Repeat, exactly, the run of lines that opens with the line containing "for its bore" and closes with the line containing "low, high = Vector((1e9,)", and leave all other lines out.

[Start of DATASET CONTENT]

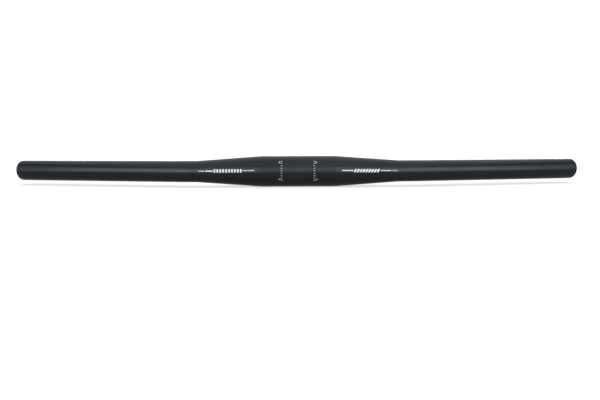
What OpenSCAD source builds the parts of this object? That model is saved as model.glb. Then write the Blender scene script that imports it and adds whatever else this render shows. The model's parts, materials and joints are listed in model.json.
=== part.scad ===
// Flat handlebar: one swaged and bent tube. X runs along the clamp seat, the grips sweep back
// towards +Y, Z is up, and the origin is the middle of the seat. Millimetres.

/* [Bar] */
// Width between the middles of the two cut ends
bar_w = 620; // [560:5:720]
// Angle by which each grip sweeps back from the line of the seat
sweep = 12; // [4:0.5:16]
// Radius of each bend, along the middle of the tube
bend_r = 100; // [70:5:160]

/* [Clamp seat] */
// Diameter of the seat that the stem holds
seat_d = 31.8; // [30:0.1:35]
// Length of the seat at its full diameter
seat_l = 68; // [50:1:90]
// Radius that rounds the seat over into the taper
shoulder_r = 120; // [40:5:200]
// Length over which the tube tapers from the seat to the grip
taper_l = 67; // [50:1:90]

/* [Grips] */
// Outer diameter of the tube under the grips
grip_d = 22.2; // [22:0.1:24]
// Round on the outer edge of each cut end
outer_lip_r = 0.8; // [0.3:0.1:0.9]
// Round on the inner edge of each cut end
inner_lip_r = 0.5; // [0.2:0.1:0.7]

/* [Wall] */
// Wall at the seat, where the tube is butted
seat_wall = 2.4; // [2:0.1:3.2]
// Wall in the bends and grips
grip_wall = 1.8; // [1.6:0.1:2.2]

/* [Hidden] */
$fn = 120;

// Steps in each shoulder and in each rounded edge
arc_steps = 8;
// How far the tapers and bends run on inside each other, and the bore past each end
lap = 2;

// Half angle of the outer taper, and the length of shoulder on each side of its corner
taper_a = atan((seat_d - grip_d) / 2 / taper_l);
shoulder_l = shoulder_r * tan(taper_a / 2);
// Where the taper leaves the line of the seat, and where it reaches the grip's size and the bend starts
corner_x = seat_l / 2 + shoulder_l;
bend_x = corner_x + taper_l;
// Straight length of each grip, from its bend to its end
grip_l = (bar_w / 2 - bend_x - bend_r * sin(sweep)) / cos(sweep);

// Points [x, y] of an arc round c from angle a0 to a1
function arc(c, r, a0, a1) =
    [for (i = [0:arc_steps]) let (a = a0 + (a1 - a0) * i / arc_steps) c + r * [cos(a), sin(a)]];

// The middle of the bar as a turned body: the seat, its shoulders and the two tapers
module spindle(seat_r, tube_r, round_r) {
    slope = (seat_r - tube_r) / taper_l;
    half_a = atan(slope);
    round_start = corner_x - round_r * tan(half_a / 2);
    half = concat(
        arc([seat_r - round_r, round_start], round_r, 0, half_a),
        [[tube_r - slope * lap, bend_x + lap], [0, bend_x + lap]]
    );
    last = len(half) - 1;
    other_half = [for (i = [last:-1:0]) [half[i].x, -half[i].y]];
    rotate([0, 90, 0]) rotate_extrude() polygon(concat(other_half, half));
}

// One bend and grip, as they lie with the grip along -X and the middle of the bend at the origin
module limb(tube_r, end_profile) {
    lap_a = lap / bend_r * 180 / PI;
    rotate_extrude(angle = sweep + lap_a, start = -90) translate([bend_r, 0]) circle(tube_r);
    translate([0, -bend_r, 0]) rotate([0, -90, 0]) rotate_extrude()
        polygon(concat([[0, 0], [tube_r, 0]], end_profile));
}

// The whole bar as a solid of one set of radii, for its outside and for its bore
module solid_bar(seat_r, tube_r, round_r, end_profile) {
    spindle(seat_r, tube_r, round_r);
    for (side = [0, 1])
        mirror([side, 0, 0]) translate([-bend_x, bend_r, 0]) rotate([0, 0, -sweep])
            limb(tube_r, end_profile);
}

// The tube: its outside, less a bore that follows it and opens at both ends
module handlebar() {
    grip_r = grip_d / 2;
    bore_r = grip_r - grip_wall;
    outer_end = concat(
        arc([grip_r - outer_lip_r, grip_l - outer_lip_r], outer_lip_r, 0, 90),
        [[0, grip_l]]
    );
    bore_end = concat(
        arc([bore_r + inner_lip_r, grip_l - inner_lip_r], inner_lip_r, 180, 90),
        [[bore_r + inner_lip_r, grip_l + lap], [0, grip_l + lap]]
    );
    color("#26282b") difference() {
        solid_bar(seat_d / 2, grip_r, shoulder_r, outer_end);
        solid_bar(seat_d / 2 - seat_wall, bore_r, shoulder_r - seat_wall, bore_end);
    }
}

handlebar();
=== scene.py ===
# %% [markdown]
# # A flat handlebar
# A flat bar is one aluminium tube. It starts thick, and is swaged, which means squeezed down in
# dies, from the seat in the middle to the two slim grips. Then it is bent a little on each side,
# cut square, blasted, anodised black and printed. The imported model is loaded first, because it
# holds the true sizes, and everything that is made here is measured from it.

import json
import math

import bmesh
import bpy
from mathutils import Matrix, Vector


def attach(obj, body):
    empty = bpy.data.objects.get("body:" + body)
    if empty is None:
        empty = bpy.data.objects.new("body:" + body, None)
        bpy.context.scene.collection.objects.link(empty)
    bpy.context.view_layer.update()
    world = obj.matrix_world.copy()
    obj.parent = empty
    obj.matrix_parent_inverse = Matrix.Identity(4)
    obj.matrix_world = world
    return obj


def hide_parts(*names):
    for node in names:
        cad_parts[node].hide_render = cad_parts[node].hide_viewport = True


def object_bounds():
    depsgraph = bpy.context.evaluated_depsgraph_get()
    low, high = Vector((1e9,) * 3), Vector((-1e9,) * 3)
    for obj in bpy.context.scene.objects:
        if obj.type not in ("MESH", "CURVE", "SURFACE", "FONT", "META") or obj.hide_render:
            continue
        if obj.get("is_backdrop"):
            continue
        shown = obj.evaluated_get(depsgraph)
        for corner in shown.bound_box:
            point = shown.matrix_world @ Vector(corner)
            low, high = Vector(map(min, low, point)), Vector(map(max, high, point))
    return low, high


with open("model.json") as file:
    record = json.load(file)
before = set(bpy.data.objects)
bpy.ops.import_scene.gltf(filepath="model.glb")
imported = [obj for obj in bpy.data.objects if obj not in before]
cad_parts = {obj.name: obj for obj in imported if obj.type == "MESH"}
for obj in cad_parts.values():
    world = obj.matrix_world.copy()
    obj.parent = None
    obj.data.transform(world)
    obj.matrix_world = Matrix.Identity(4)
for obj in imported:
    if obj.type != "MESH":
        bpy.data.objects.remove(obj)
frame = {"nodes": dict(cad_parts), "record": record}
cad_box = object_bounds()
print("nodes:", sorted(frame["nodes"]))
print("size in mm:", [round(1000 * side, 1) for side in cad_box[1] - cad_box[0]])

# %% [markdown]
# ## Sizes
# The mounts in the record say where the seat, the grips and the open ends are, so those sizes are
# read and not typed again. Seven more sizes describe what lies between the mounts. The bend is an
# arc that touches the line of the seat and the line of the grip, so its start follows from the
# point where those two lines cross.

# %% Read the mounts and work out the rest
MM = 0.001

mounts = {mount["name"]: mount for mount in frame["record"]["mounts"]}
seat_r = mounts["stem_clamp"]["dims"]["r_mm"] * MM
seat_l = mounts["stem_clamp"]["dims"]["length_mm"] * MM
grip_r = mounts["grip_right"]["dims"]["r_mm"] * MM
bore_r = mounts["end_bore_right"]["dims"]["r_mm"] * MM
grip_axis = Vector(mounts["grip_right"]["axis"]).normalized()
grip_point = Vector(mounts["grip_right"]["pos_m"])

bar_w = 620 * MM
bend_r = 100 * MM
taper_l = 67 * MM
shoulder_r = 120 * MM
seat_wall = 2.4 * MM
outer_lip_r = 0.8 * MM
inner_lip_r = 0.5 * MM

sweep = math.atan2(grip_axis.y, grip_axis.x)
lines_cross_x = grip_point.x - grip_point.y / math.tan(sweep)
bend_x = lines_cross_x - bend_r * math.tan(sweep / 2)
corner_x = bend_x - taper_l
grip_l = (bar_w / 2 - bend_x - bend_r * math.sin(sweep)) / math.cos(sweep)
print("sweep in degrees:", round(math.degrees(sweep), 2))
print("bend starts at, grip is long, in mm:", round(bend_x / MM, 2), round(grip_l / MM, 2))

# %% [markdown]
# ## Camera
# The photograph was taken from close by with a wide lens, hardly higher than the bar. That is why
# the middle looks fatter than it is, and why the ends seem to shrink away. The camera's place was
# found by fitting the known outline of the bar to the photographed one.

# %% Place the camera
camera = bpy.data.objects.new("camera", bpy.data.cameras.new("camera"))
bpy.context.scene.collection.objects.link(camera)
bpy.context.scene.camera = camera
camera.data.lens = 26.92
camera.data.sensor_width = 36
camera.data.clip_start = 0.01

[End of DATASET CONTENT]

- [WRITTEN ANSWER]
// The whole bar as a solid of one set of radii, for its outside and for its bore
module solid_bar(seat_r, tube_r, round_r, end_profile) {
    spindle(seat_r, tube_r, round_r);
    for (side = [0, 1])
        mirror([side, 0, 0]) translate([-bend_x, bend_r, 0]) rotate([0, 0, -sweep])
            limb(tube_r, end_profile);
}

// The tube: its outside, less a bore that follows it and opens at both ends
module handlebar() {
    grip_r = grip_d / 2;
    bore_r = grip_r - grip_wall;
    outer_end = concat(
        arc([grip_r - outer_lip_r, grip_l - outer_lip_r], outer_lip_r, 0, 90),
        [[0, grip_l]]
    );
    bore_end = concat(
        arc([bore_r + inner_lip_r, grip_l - inner_lip_r], inner_lip_r, 180, 90),
        [[bore_r + inner_lip_r, grip_l + lap], [0, grip_l + lap]]
    );
    color("#26282b") difference() {
        solid_bar(seat_d / 2, grip_r, shoulder_r, outer_end);
        solid_bar(seat_d / 2 - seat_wall, bore_r, shoulder_r - seat_wall, bore_end);
    }
}

handlebar();
=== scene.py ===
# %% [markdown]
# # A flat handlebar
# A flat bar is one aluminium tube. It starts thick, and is swaged, which means squeezed down in
# dies, from the seat in the middle to the two slim grips. Then it is bent a little on each side,
# cut square, blasted, anodised black and printed. The imported model is loaded first, because it
# holds the true sizes, and everything that is made here is measured from it.

import json
import math

import bmesh
import bpy
from mathutils import Matrix, Vector


def attach(obj, body):
    empty = bpy.data.objects.get("body:" + body)
    if empty is None:
        empty = bpy.data.objects.new("body:" + body, None)
        bpy.context.scene.collection.objects.link(empty)
    bpy.context.view_layer.update()
    world = obj.matrix_world.copy()
    obj.parent = empty
    obj.matrix_parent_inverse = Matrix.Identity(4)
    obj.matrix_world = world
    return obj


def hide_parts(*names):
    for node in names:
        cad_parts[node].hide_render = cad_parts[node].hide_viewport = True


def object_bounds():
    depsgraph = bpy.context.evaluated_depsgraph_get()
    low, high = Vector((1e9,) * 3), Vector((-1e9,) * 3)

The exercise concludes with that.